The hush-money charges are among the 91 felony counts Trump is currently facing, and one of several cases in which women play a prominent role either on the prosecutorial side or, in Daniels’ case, as a star witness. He has relished threatening their lives and professional reputations.
At the height of the scandal, news vehicles were parked in front of Daniels' house and photographers followed her. In one scene she’s unable to stop reading aloud explicit death threats against her and her family posted on social media from accounts that no longer bother to mask their identity. Their users know nothing will happen to them.
Her situation isn’t terribly dissimilar to other women who have since gone public with accounts of politically powerful men who they allege to have sexually abused or assaulted them.
E. Jean Carroll, for example, may receive some monetary remedy from Trump after a civil jury found him liable of sexual abuse, battery and defamation, but any sense of safety she might have felt before she went public has surely vanished.
“He told me that I reminded him of his daughter . . . I thought we had this mutual respect,” she said, “which is why it was so crazy when having no red flag whatsoever in a conversation, I came out of a bathroom to find myself cornered.
“I don’t remember how I got in the bed, and the next thing I know, it was humping away and telling me how great I was,” Daniels continued. “It was awful. But I didn’t say no.” (Trump has always officially denied having any relationship with Daniels.)
Later in the film she makes a connection between Trump’s infamous statement in that infamous "Access Hollywood" tape statement” and that uninvited sexual interlude. She realizes that she could have put up a fight but didn’t, perhaps because she was raised not to question powerful men.
People want to believe what they want to believe, no matter what, she says. And many do. Among those who appear in the documentary to speak on her behalf are Seth Rogen, whom she befriended while working on “Knocked Up” (a film by Judd Apatow, an executive producer on “Stormy”), and Jimmy Kimmel.
Believing doesn’t necessarily translate to supporting the woman’s account. As my Salon colleague Amanda Marcotte has pointed out the MAGA faithful is entirely fine with Trump having assaulted women or his extramarital affairs because, to them, powerful men dominating women is the natural hierarchy upended by the feminist and the civil rights movements.
“Stormy” brings us inside a few headlines we may have forgotten in the blur of Trump outrage between 2016 and 2020, courtesy of footage from journalist Denver Nicks.
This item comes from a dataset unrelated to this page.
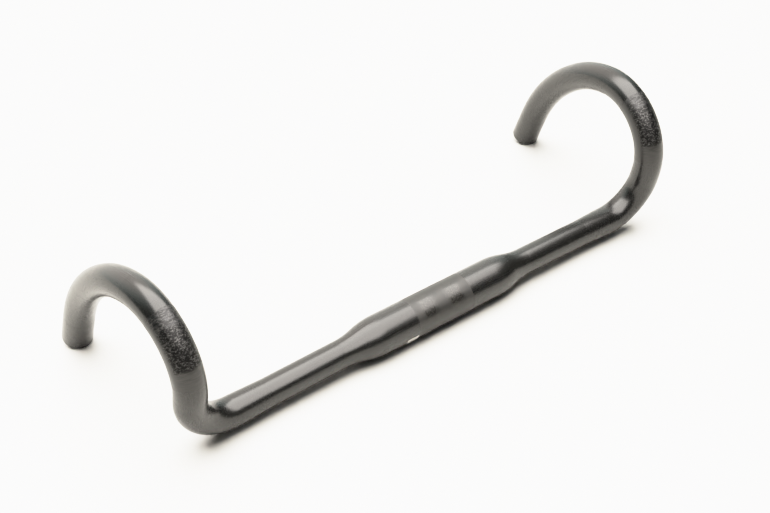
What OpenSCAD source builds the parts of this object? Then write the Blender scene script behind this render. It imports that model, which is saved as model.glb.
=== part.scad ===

His video constitutes the bulk of the candid scenes featured in “Stormy”; he began filming Daniels around the same time as the “60 Minutes” interview, and they eventually became romantically involved, contributing to her divorce from her third husband Brendon Miller.
He’s present, for example, when Daniels was arrested in Columbus, Ohio, after two undercover vice cops who were also Trump supporters asked her to rub her breasts in their face, thereby luring her into committing a crime.
The charges were dropped, but not before police took her mugshot. She went on to receive $450,000 to settle a suit accusing the city of Columbus of civil rights violations.
In 2019 she was also denied entry into Canada after 17 false felony charges appeared on her FBI record; her interaction with a border officer was captured via cellphone footage. More than a nuisance, this further curtailed her ability to make a living since she understood that if the wrong person pulled her over, she could be jailed.
Thus it’s understandable that the defiant Daniels we meet at the beginning of the documentary is unbowed but tattered by the end of “Stormy,” regretting that she ever spoke out because of what it cost her. She won’t give up, she says, because she’s telling the truth.
But, as she tells a pair of "Good Morning Britain" hosts during a recent visit to the U.K., “Nobody cares what the truth is anymore.”
One of the presenters asks, “Are you frightened?”
“Yes,” she answers. “I think we all should be.”
"Stormy" is now streaming on Peacock.